As times change, so too do the characters as they begin to experience the pains of violence and death which war creates thus cracking not only India, but the Sethi home as well. When dangers surmount and people start killing each other for the sake of land and religion, Mother transforms from a woman of frivolity to a woman of heroic action. Though her secret deeds of hoarding gasoline tanks and driving distances to rescue fallen women and return them back to their families are known to her husband, he never-the-less seems perturbed by her new role as a woman. For soon after this alteration occurs, Father and Mother begin fighting in the bedroom at night. Crying and even physical abuse are suffered by Mother. They barely speak to the children or to one another. Though Mother’s actions are noble, this idea of a woman performing tasks more man-oriented does not sit well with Father, which reveals how profoundly men of that culture, even of the more progressive households, resented the idea of a woman being more than just a wife and mother. Mother realized she wanted to do more than sit back and watch as women suffered under the hands of men and so she, being a true mother with magnanimous love went out to save them. And so she breaks the gender tradition to do what her true motherly heart bits she do for the preservation of her sex. And for this she is derided.

Aside from the role Mother has in Lenny’s life, Ayah plays a most significant role, for she both directly and indirectly exposes Lenny to the truth about life for women of single status and what happens to them if they fall into the hands of dissolute men. Because Ayah is beautiful, she attracts the attention of many men throughout the city of Lahore. Her “presence galvanizes men” (41). However, this possession of beauty works both for and against her as the men in her life use her to their own advantage once the country breaks into warfare.

Opposed to Mother who had to cajole Father by posing as the cute and sensuous housewife to acquire her desires, Ayah had only to speak and her wishes were granted. Being a contemporary Hindu woman who didn’t place her religious beliefs before her personal life, it was easy for her to welcome suitors from various diverse religious affiliations. She was the paradigm of religious ecumenism in female form. “Hindu, Muslim, Parsee [all…] unified around her” (105). Her beauty did not discriminate nor reject any man of differing beliefs. Though she used her beauty towards her advantage by getting free food, silks, and sharpened knives, she made sure that men respected her, for she was a virgin and would not give herself physically to any of them unless through marriage. This sense of self-respect made her all the more desirable and drove men to do all in their power to make her theirs. Furthermore, this acquaintanceship she shared with men allowed her to partake in discussions most women would not be aloud to engage in at that time.
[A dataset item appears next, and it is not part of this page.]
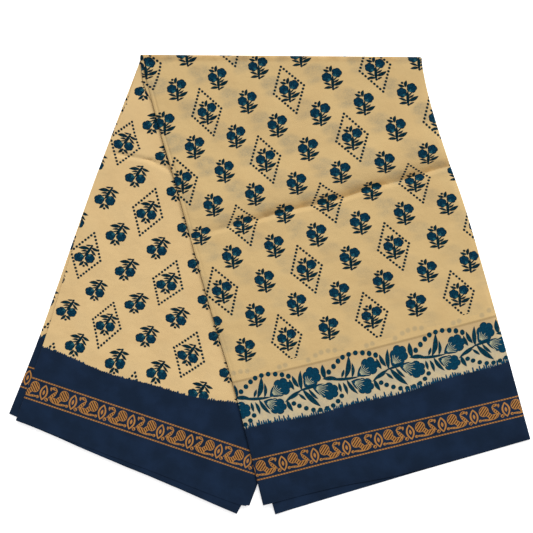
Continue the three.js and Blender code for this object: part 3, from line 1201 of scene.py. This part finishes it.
def with_ink(tree, point, shade, leaf, bloom, pale, inks):
    """Dark ink for leaves and dots, and a brighter one for blooms, uneven as block printing is."""
    wear = noise(point, 0.45, 2.0)
    leaf_tone = blend_colour(tree, ramp(wear, 0.4, 0.7), inks["leaf"], inks["leaf thin"])
    bloom_tone = blend_colour(tree, ramp(wear, 0.35, 0.7), inks["bloom"], inks["bloom thin"])
    bloom_tone = blend_colour(tree, ramp(bloom, 0.0, 1.6), inks["leaf"], bloom_tone)
    bloom_tone = blend_colour(tree, pale, bloom_tone, inks["thread"])
    shade = blend_colour(tree, ramp(leaf, -INK_EDGE, INK_EDGE), shade, leaf_tone)
    return blend_colour(tree, ramp(bloom, -INK_EDGE, INK_EDGE), shade, bloom_tone)


def with_sprigs(tree, point, shade, no_sprigs=0.0, no_dots=0.0):
    """Sprigs, some in a rhombus of dots. The last two values leave them out near the creeper."""
    layout = use_group(tree, "half-drop layout", Point=point)
    sprig = use_group(tree, "sprig", Point=layout["Place"])
    rhombus = use_group(tree, "dotted rhombus", Point=layout["Place"])["Ink"]
    dots = layout["Framed"] - 1.0 - no_dots
    dots = calc("MULTIPLY_ADD", dots, FAR_OUTSIDE, rhombus)
    leaf = calc("MAXIMUM", calc("MULTIPLY_ADD", no_sprigs, -FAR_OUTSIDE, sprig["Ink"]), dots)
    bloom = calc("MULTIPLY_ADD", no_sprigs, -FAR_OUTSIDE, sprig["Bloom"])
    return with_ink(tree, point, shade, leaf, bloom, sprig["Threads"], SPRIG_INKS)


def with_creeper(tree, border, shade):
    """The creeper border: greyer ground under a dark line, and the creeper on it."""
    from_selvedge = split(border)[1]
    cloud = noise(border, 0.09, 2.0)
    ground = blend_colour(tree, ramp(cloud, 0.38, 0.62), *CREEPER_GROUNDS)
    ground = blend_colour(tree, ramp(from_selvedge, 140, 170, 0.0, 0.9), ground, CREEPER_TAN)
    vine = use_group(tree, "creeper", Point=border)
    shade = blend_colour(tree, use_group(tree, "faint dots", Point=border)["Shade"], shade, GHOST)
    shade = blend_colour(tree, ramp(from_selvedge, CREEPER_TOP + 0.2, CREEPER_TOP - 1.6), shade, ground)
    off_line = abs(from_selvedge - CREEPER_TOP)
    shade = blend_colour(tree, ramp(off_line, 2.4, 0.3, 0.0, 0.5), shade, CREEPER_LINE)
    return with_ink(tree, border, shade, vine["Ink"], vine["Bloom"], vine["Threads"], CREEPER_INKS)


def navy_cloth(tree, border):
    """Navy dye, a little uneven."""
    cloud = noise(border, 0.03, 3.0)
    return blend_colour(tree, ramp(cloud, 0.35, 0.7), NAVY, NAVY_WORN)


def with_dyed_edge(tree, border, shade, height, teeth):
    """The navy of the border, which begins in feathered strokes."""
    dyed = use_group(tree, "dyed edge", Point=border, Height=height, Teeth=teeth)
    navy = blend_colour(tree, dyed["Tips"], navy_cloth(tree, border), NAVY_TIP)
    return blend_colour(tree, dyed["Navy"], shade, navy)


def finish_cotton(tree, point, shade, gold=None):
    """Weave, sheen and roughness of fine printed cotton, painted shade along the top fold, and zari thread
    where gold says.
    """
    weave = use_group(tree, "cotton weave", Point=point)
    tone = blend_colour(tree, weave["Tone"], colour(243, 243, 243), (1, 1, 1))
    shade = blend_colour(tree, 1.0, shade, tone, "MULTIPLY")
    # Painted shade: the cloth is darkened along the rounded top fold.
    crease = use_group(tree, "crease painted shade")["PaintedShade"]
    shade = blend_colour(tree, crease, shade, CREASE_PAINTED_SHADE, "MULTIPLY")
    rumple = noise(point, 0.045, 3.0)
    soft = result(tree, "Bump", {"Height": rumple, "Strength": 1.0, "Distance": 0.0012})
    threads = {"Height": weave["Height"], "Strength": 0.35, "Distance": 0.0001, "Normal": soft}
    finish = {
        "Base Color": shade,
        "Roughness": COTTON_ROUGHNESS,
        "Normal": result(tree, "Bump", threads),
        "Sheen Weight": 0.03,
        "Sheen Roughness": 0.5,
        "Specular IOR Level": 0.04,
    }
    if gold is not None:
        smoother = ZARI_ROUGHNESS - COTTON_ROUGHNESS
        finish["Roughness"] = calc("MULTIPLY_ADD", gold, smoother, COTTON_ROUGHNESS)
        finish["Metallic"] = gold * ZARI_METALLIC
    add_node(tree, "OutputMaterial", {"Surface": result(tree, "BsdfPrincipled", finish)})


def start_cotton(name):
    made = bpy.data.materials.new(name)
    made.use_nodes = True
    made.node_tree.nodes.clear()
    tree = made.node_tree
    point, border = (in_millimetres(result(tree, "UVMap", uv_map=layer)) for layer in ("print", "border"))
    return made, tree, point, border


def front_body_cotton():
    made, tree, point, border = start_cotton("front cotton")
    from_selvedge = split(border)[1]
    showing = ramp(from_selvedge, 250, 430, 0.4, 0.85)
    ground = printed_ground(tree, point, FRONT_GROUNDS, showing)
    ground = blend_colour(tree, use_group(tree, "faint dots", Point=border)["Shade"], ground, GHOST)
    no_sprigs = ramp(from_selvedge, SPRIGS_FROM + 0.4, SPRIGS_FROM - 0.4)
    no_dots = ramp(from_selvedge, RHOMBI_FROM + 0.3, RHOMBI_FROM - 0.3)
    shade = with_sprigs(tree, point, ground, no_sprigs, no_dots)
    # Painted shade: the cloth just above the crosswise valley is darkened and browned.
    patchy_painted_shade = use_group(tree, "valley painted shade")["PaintedShade"]
    shade = blend_colour(tree, patchy_painted_shade, shade, VALLEY_PAINTED_SHADE, "MULTIPLY")
    finish_cotton(tree, point, shade)
    return made


def creeper_cotton():
    made, tree, point, border = start_cotton("creeper cotton")
    shade = blend_colour(tree, 0.15, *FRONT_GROUNDS)
    shade = with_creeper(tree, border, shade)
    shade = with_dyed_edge(tree, border, shade, *FRONT_DYE)
    finish_cotton(tree, point, shade)
    return made


def back_body_cotton():
    made, tree, point, border = start_cotton("back cotton")
    shade = printed_ground(tree, point, BACK_GROUNDS, 0.12)
    shade = with_sprigs(tree, point, shade)
    shade = with_dyed_edge(tree, border, shade, *BACK_DYE)
    finish_cotton(tree, point, shade)
    return made


def selvedge_cotton(name, zari_start, way):
    """The navy by the selvedge with its woven band, whose birds face along the border or back along it."""
    made, tree, point, border = start_cotton(name)
    turned = vector_calc("MULTIPLY", border, (way, 1, 1))
    zari = use_group(tree, "zari band", Point=turned, Start=zari_start)
    gold = ramp(zari["Gold"], -0.35, 0.35)
    gold_tone = blend_colour(tree, zari["Hatch"], ZARI, ZARI_DARK)
    shade = blend_colour(tree, gold, navy_cloth(tree, border), gold_tone)
    finish_cotton(tree, point, shade, gold)
    return made


# How far from the selvedge each finish reaches. The last change of finish lies in plain navy.
CREEPER_REACH = 179
NAVY_REACH = 96


def dress(piece, finishes, node):
    """The first finish is the body's. The others go to the faces near the selvedge, the widest first."""
    body, *borders = finishes
    layer = piece.data.uv_layers["border"].data
    values = np.zeros(len(layer) * 2, np.float32)
    layer.foreach_get("uv", values)
    lowest = np.minimum.reduceat(values[1::2], [face.loop_start for face in piece.data.polygons])
    finish = np.zeros(len(lowest), np.int32)
    piece.data.materials.clear()
    piece.data.materials.append(body)
    for number, (material, reach) in enumerate(borders, 1):
        piece.data.materials.append(material)
        finish[lowest < reach * MM] = number
    piece.data.polygons.foreach_set("material_index", finish)
    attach(piece, "root")
    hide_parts(node)


def make_table():
    bpy.ops.object.select_all(action="DESELECT")
    bpy.ops.mesh.primitive_plane_add(size=12, location=(0, 0, -0.0002))
    table = bpy.context.object
    table.name = "table"
    made = bpy.data.materials.new("table white")
    made.use_nodes = True
    inputs = made.node_tree.nodes["Principled BSDF"].inputs
    inputs["Base Color"].default_value = (0.9, 0.9, 0.9, 1)
    inputs["Roughness"].default_value = 0.9
    inputs["Emission Color"].default_value = (1, 1, 1, 1)
    inputs["Emission Strength"].default_value = 0.55
    table.data.materials.append(made)


def make_camera():
    lens = bpy.data.cameras.new("camera")
    lens.lens = 149.5
    lens.sensor_width = 36
    camera = bpy.data.objects.new("camera", lens)
    bpy.context.scene.collection.objects.link(camera)
    camera.location = (-4.39 * MM, 24.6 * MM, 2.998)
    lens.clip_end = 50
    bpy.context.scene.camera = camera


def make_lights():
    world = bpy.data.worlds.new("studio")
    bpy.context.scene.world = world
    world.use_nodes = True
    world.node_tree.nodes["Background"].inputs["Color"].default_value = (1, 1, 1, 1)
    world.node_tree.nodes["Background"].inputs["Strength"].default_value = 0.58
    lamp = bpy.data.lights.new("window", "SUN")
    lamp.energy = 3.3
    lamp.angle = math.radians(38)
    holder = bpy.data.objects.new("window", lamp)
    bpy.context.scene.collection.objects.link(holder)
    holder.rotation_euler = (math.radians(-45), math.radians(18), 0)


def build():
    make_camera()
    make_table()
    make_lights()
    for make_group in (
        sprig_group,
        rhombus_group,
        scatter_group,
        creeper_group,
        faint_dots_group,
        zari_group,
        dyed_edge_group,
        weave_group,
        crease_painted_shade_group,
        valley_painted_shade_group,
        ghost_group,
    ):
        make_group()
    front_body = front_body_cotton()
    creeper = creeper_cotton()
    front_selvedge = selvedge_cotton("front selvedge", *FRONT_ZARI)
    front_finishes = (front_body, (creeper, CREEPER_REACH), (front_selvedge, NAVY_REACH))
    back_body = back_body_cotton()
    back_selvedge = selvedge_cotton("back selvedge", *BACK_ZARI)
    back_finishes = (back_body, (back_selvedge, NAVY_REACH))
    front = make_front_cloth()
    front_lower = make_front_lower_cloth()
    under = make_under_cloth()
    back = make_back_cloth()
    front_plies = make_selvedge_plies("front_selvedge_plies", FRONT_BUNDLES, front_height, FRONT_PRINT, 5)
    back_plies = make_selvedge_plies("back_selvedge_plies", BACK_BUNDLES, back_height, BACK_PRINT, 6)
    dress(front, front_finishes, "front_face")
    dress(front_lower, front_finishes, "hidden_plies")
    dress(under, back_finishes, "under_face")
    dress(back, back_finishes, "back_face")
    dress(front_plies, front_finishes, "hidden_plies")
    dress(back_plies, back_finishes, "hidden_plies")
    for piece, flat_size, rests, more in (
        (front, (0.43, 0.66), ["back_cloth"], [front_plies]),
        (front_lower, (0.43, 0.62), ["back_cloth"], []),
        (under, (0.43, 0.62), ["table"], []),
        (back, (0.45, 0.62), ["under_cloth"], [back_plies]),
    ):
        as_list(rests)
        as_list(more)


build()
bpy.context.scene.view_settings.view_transform = "Standard"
Although these men made her think that they respected her by including her in their conversations of war and politics, they also, when given the chance, would pay to see her perform acts exhibited only by women of ill repute or desperation.
Once Ayah’s lover Masseur is killed and she is kidnapped by Ice-Candy-Man, Ayah’s character falls apart and Lenny witnesses what happens to women because of selfish men who’ll kill to possess what they desire. This realization that men can have their way with women and take them for their property and abuse their beauty, kills Ayah’s spirit. For when Ice-candy-man arrested and forced her to become a dancing girl and prostitute in order to survive, she died within herself. “… I can not forget what happened[…] I am not alive” (273-4). All the men whom she thought respected her now used her for her body and showed themselves for who the brutes they were. Because she was a single woman beautiful to behold and free to taste and because corrupt men exploited the war to get what they wanted from women they lusted to consume, Ayah turns into a woman of misfortune though much against her will.
Though families of this area of the world would refuse to admit women who had “fallen” (233) Ayah attempts to escape knowing that she may be rejected by her family. Regardless of the consequences, she risks everything to be liberated from her master. “Please get me away from him […] I want to go to my folk”(275). Having suffered the robbery of her freedom and beauty, she leaves Lahore to start a new life though with no promise for success. In the name of freedom her freedom was despoiled. This brutal reality breaks the heart of Lenny touching her so deeply as to be willing to travel all distances to rescue her from her lot.

The other women figure to teach Lenny the brutality in women’s lives is her subsequent nanny , Hamida. Hamida is most subservient as she is a woman rescued by Mother from the fallen women camps. She was kidnapped by the Sikhs because she was Muslim and was raped by their men, making her a victim of social disgrace. Although what happened to her was against her will, society condemned her as an outcast and she suffered the rejection of her husband who refused to admit her back to his home or to care for her children since she “was touched by other men”(227). Lenny is told by Hamida that her “kismet ”(234) or fate is bad and that there is nothing she can do to change it. Muslim women believed that life’s course was predestined and unchangeable, and Hamida, being Muslim obediently submitted herself to the beliefs of her religion. Lenny, however wonder if what they believed was true. “I don’t believe that! […]The line on our hands can also change”(234). While Hamida’s clings to her beliefs, she fails to see that it is precisely because of the rejection of such ideas that she escaped from her horrid “fate” in the first place. This blind acceptance of one’s fate resulted in many women’s demise and Lenny would not be a victim of such destiny. Hamida’s character reveals how fanatical religions and oppressive patriarchical cultures take away women’s hope for amelioration and how such belief’s leave women to feel controlled by their circumstances.

As the story ends, much is left unsaid about the future of all three women. Ayah ventures to be reunited with her family though without the knowledge of their accepting her, Mother continues in her role as the heroine to help the victim women at the Recovered Women’s Camp without much reconciliation between she and her husband and Hamida stays with the Sethi’s to care for Lenny and her brother without making attempts to be with her children again. But from these women, Lenny learns of what it is to be a woman and what it is to love. Though her role as a woman is yet to be decided, her preparation for whatever life hands her will not be without readiness. For from the lives of these women who touched her life, she beheld the power, strength and suffering women can endure. Like water they touched her soul and strengthened her body; they sustained life when life seemed doomed. In the cracking of India all was cracked, but for these women their crack was like cracking water which kept on flowing and refused to dried up.




Works Cited

Sidhwa, Bapsi. Cracking India: A Novel. Minneapolis: Milkweed, 1991.